Fauviau's wife, Catherine, 43, told the court that neither she nor the children had any idea that players were being drugged. She said her husband was a good father but had "cracked" over the tennis.
In the end, she would accompany their son, Maxime, and daughter, Valentine, to matches because he could no longer "bear to see his children play."
She said her husband's problems were linked to conflicts with the tennis league over Valentine's training. At the time, the teenager was one of France's best players in her age group.
"The whole affair has been a very big shock for us," said Catherine Fauviau. "It's terrible what he did -- incomprehensible. I can assure you he's a good person."
Valentine Fauviau said she wanted to continue playing tennis to show that she did not need her father's help to win.
"Perhaps he did it for love," she told the court. "My father never wanted to hurt anyone."
Fauviau, a former army helicopter pilot, admitted doping a number of players, but had told the court that he had become obsessed with tennis and was mentally disturbed at the time.
The court, at Mont-de-Marsan, south-west France, was told that Fauviau had devoted himself to the tennis careers of his teenage children. But it became more than just a game. He took to drugging their rivals with a sedative that he slipped into their water bottles.
The tactic went tragically wrong when Alexandre Lagardere, 25, a teacher, pulled out of a match with Maxime in July 2003 after the first set, complaining that he felt too tired and ill to continue.
While driving home, his car left the road and he was killed. An autopsy revealed traces of the powerful sedative, Temesta.

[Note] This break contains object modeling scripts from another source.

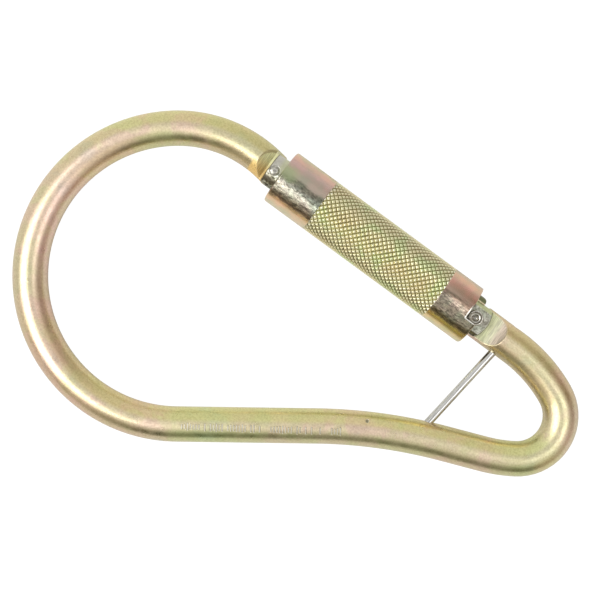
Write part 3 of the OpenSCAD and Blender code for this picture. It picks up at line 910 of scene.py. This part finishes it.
@dataclass
class Bar:
    """The bent round bar and the bright pin across its small end."""

    radius: float = 6.5
    sides: int = 64
    start: float = 7.0
    chord: float = 1.8
    legs: tuple[Leg, ...] = (
        Leg(length=25.0),
        Leg(radius=56.0, turn=24.0),
        Leg(radius=16.0, turn=122.5),
        Leg(radius=57.0, turn=12.0),
        Leg(length=15.0),
        Leg(radius=195.0, turn=-14.0),
        Leg(length=51.5),
        Leg(radius=54.5, turn=179.0),
        Leg(radius=48.0, turn=46.0),
        Leg(length=6.0),
    )
    tongue: Tongue = field(default_factory=Tongue)
    hook: Hook = field(default_factory=Hook)
    pin_r: float = 1.5
    pin_x: float = -13.9
    pin_lean: float = 6.3
    pin_ends: Point = (-6.3, 46.5)
    punch_r: float = 0.65
    punch_floor: float = 5.0

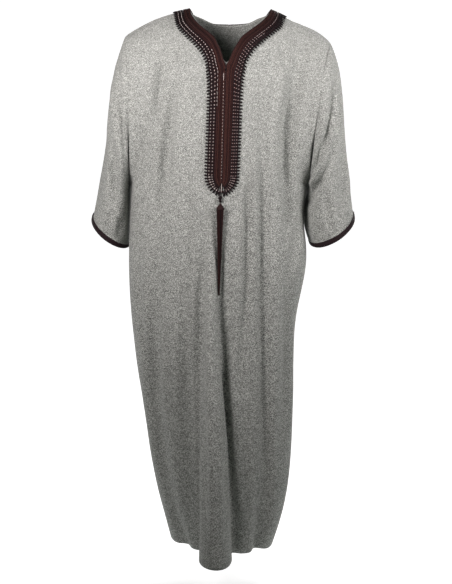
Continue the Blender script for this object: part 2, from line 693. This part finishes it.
# one half of the trim, with lines along it at a distance in from its toothed rim
class TrimHalf:
    def __init__(self, word, side):
        self.word = word
        self.side = side
        self.net = skinOf("picot_border_" + word, "trim_net_" + word, lambda at, normal: -at.y - normal.y)
        self.band = skinOf("braid_" + word, "trim_braid_" + word, lambda at, normal: -at.y - normal.y)
        self.netRails = railsOf(self.net)
        self.bandRails = railsOf(self.band)

    def line(self, distance):
        edge = trimPlan["netEdge"]
        if distance < edge:
            inner, outer = self.netRails
            share = distance / edge
        else:
            inner, outer = self.bandRails
            share = (distance - edge) / (trimPlan["width"] - edge)
        points = outer + (inner - outer) * share
        points[0, 0] -= self.side * trimPlan["backGap"]
        return points, inner - outer

    # frames at rows of the strip, which may fall between two: point, along, inward, outward
    def framesAt(self, distance, rows, lift=0.0):
        points, across = self.line(distance)
        last = len(points) - 1

        def pick(values, where):
            return np.array([np.interp(where, np.arange(last + 1), column) for column in values.T]).T

        rows = np.clip(rows, 0.0, last)
        at = pick(points, rows)
        inward = pick(across, rows)
        along = pick(points, np.minimum(rows + 0.3, last)) - pick(points, np.maximum(rows - 0.3, 0.0))
        along /= np.linalg.norm(along, axis=1)[:, None]
        out = np.cross(inward, along)
        out /= np.linalg.norm(out, axis=1)[:, None]
        out *= np.sign((out * (at - np.array([0.0, 0.0, -0.25]))).sum(axis=1))[:, None]
        square = np.cross(out, along)
        inward = square * np.sign((square * inward).sum(axis=1))[:, None]
        return at + out * lift, along, inward, out

    # rows evenly spaced along one line, from one length to another; an end up to 0 is counted back
    # from the line's own end
    def spaced(self, distance, pitch, start=0.0, end=0.0):
        run = runOf(self.line(distance)[0])
        stop = end if end > 0 else run[-1] + end
        count = max(round((stop - start) / pitch), 1)
        lengths = start + (np.arange(count) + 0.5) * (stop - start) / count
        return np.interp(lengths, run, np.arange(len(run)))

    def frames(self, distance, pitch, start=0.0, end=0.0, lift=0.0):
        return self.framesAt(distance, self.spaced(distance, pitch, start, end), lift)

    # place of a short cord across the strip, from one (distance, row, lift) to another
    def shortCord(self, near, far, wide, high):
        ends = [self.framesAt(distance, [row], lift) for distance, row, lift in (near, far)]
        first, second = (end[0][0] for end in ends)
        out = ends[0][3][0]
        long = np.linalg.norm(second - first)
        along = (second - first) / long
        return (first + second) / 2, np.cross(out, along), along, out, (wide, long, high)


trimHalves = {word: TrimHalf(word, side) for word, side in (("right", -1), ("left", 1))}


def thickenStrip(strip, thickness):
    subdivide(strip)
    applyModifier(strip, "wall", "SOLIDIFY", thickness=thickness, offset=-1.0)
    applyModifier(strip, "softEdge", "BEVEL", width=0.0003, segments=2, limit_method="ANGLE")


for half in trimHalves.values():
    mapStrip(half.net, half.side, *half.netRails, pull=trimPlan["netCut"] / trimPlan["netEdge"])
    thickenStrip(half.net, 0.0011)
    dressAs(half.net, netLook, "picot_border_" + half.word)
    mapStrip(half.band, half.side, *half.bandRails)
    thickenStrip(half.band, 0.0013)
    dressAs(half.band, braidLook, "braid_" + half.word)
print("trim strips laid")


# cords drawn as curves, one for each line of points; fat holds each point's share of the radius
def drawCords(name, lines, radius, sides=1, fat=None):
    curve = bpy.data.curves.new(name, "CURVE")
    curve.dimensions = "3D"
    curve.bevel_depth = radius
    curve.bevel_resolution = sides
    curve.use_fill_caps = True
    for index, points in enumerate(lines):
        spline = curve.splines.new("POLY")
        spline.points.add(len(points) - 1)
        spline.points.foreach_set("co", np.insert(points, 3, 1.0, axis=1).ravel())
        if fat is not None:
            spline.points.foreach_set("radius", fat[index])
    cords = bpy.data.objects.new(name, curve)
    bpy.context.scene.collection.objects.link(cords)
    pickOnly(cords)
    bpy.ops.object.convert(target="MESH")
    turnFacesOut()
    return bpy.context.active_object


# cords along lines of the trim, each of two plies wound round each other, every other one the other way
def twistCords(half, name, distances, radius):
    lines = []
    for index, distance in enumerate(distances):
        at, _, inward, out = half.frames(distance, trimPlan["turn"] / 6, lift=radius * 1.2)
        turn = np.arange(len(at))[:, None] * math.pi / 3 * (1 if index % 2 else -1)
        for ply in (0.0, math.pi):
            lines.append(at + (inward * np.cos(turn + ply) + out * np.sin(turn + ply)) * radius * 0.85)
    return drawCords(name + "_" + half.word, lines, radius)


for half in trimHalves.values():
    cords = twistCords(half, "trim_cords", trimPlan["cords"], trimPlan["cordRadius"])
    dressAs(cords, cordLooks["blackCord"])
    ribCount = 0
    for tone, distances in trimPlan["ribs"][half.word].items():
        ribs = twistCords(half, "trim_ribs_" + tone[:-4], distances, trimPlan["ribRadius"])
        dressAs(ribs, cordLooks[tone])
        ribCount += len(ribs.data.polygons)
    print("cords", half.word, len(cords.data.polygons), ribCount, "faces")


# copies of one small model, joined into one piece; a place is (point, width way, length way, out, sizes)
def scatter(model, name, places, look):
    copies = []
    for at, across, along, out, (wide, long, high) in places:
        twin = model.copy()
        twin.data = model.data.copy()
        bpy.context.scene.collection.objects.link(twin)
        columns = [np.array(across) * wide, np.array(along) * long, np.array(out) * high, at]
        twin.matrix_world = Matrix([*np.transpose(columns).tolist(), (0.0, 0.0, 0.0, 1.0)])
        copies.append(twin)
    bpy.context.view_layer.update()
    piece = joinUp(copies, name)
    turnFacesOut()
    dressAs(piece, look)


# a ball one unit across, with its poles along the length way
def smallBall(name, segments, rings):
    bpy.ops.mesh.primitive_uv_sphere_add(segments=segments, ring_count=rings, radius=0.5,
                                         location=(0.0, 0.0, 0.0), rotation=(math.pi / 2, 0.0, 0.0))
    bpy.ops.object.transform_apply(location=False, rotation=True, scale=False)
    bpy.context.active_object.name = name
    return bpy.context.active_object


# one stitch of thread, and one tooth of the border: a blunt cord end, wider towards its tip
stitch = smallBall("stitch_model", 6, 5)
tooth = smallBall("tooth_model", 8, 6)
for vert in tooth.data.vertices:
    vert.co.x *= 1.0 - vert.co.y * 0.3
    vert.co.y *= 1.0 + 0.16 * (1.0 - abs(vert.co.x) * 2) if abs(vert.co.y) < 0.45 else 0.97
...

Fauviau was arrested as he returned from a tennis tournament in Egypt with his daughter. Police said he admitted drugging Lagardere and two other players. But many other players then complained that they had felt ill during and after matches with the Fauviau children -- suffering fatigue, blurred vision and stomach pains.
Investigators say that between 2000 and 2003 -- without the knowledge of his children or wife -- Fauviau spiked the drinks of six boys and 21 girls, of whom nine were minors.
The retired serviceman admitted drugging the players. He said he was unable to bear watching them compete.
"At that time I wasn't well at all," he told the court. "Putting tablets into someone's bottles -- I can't explain it."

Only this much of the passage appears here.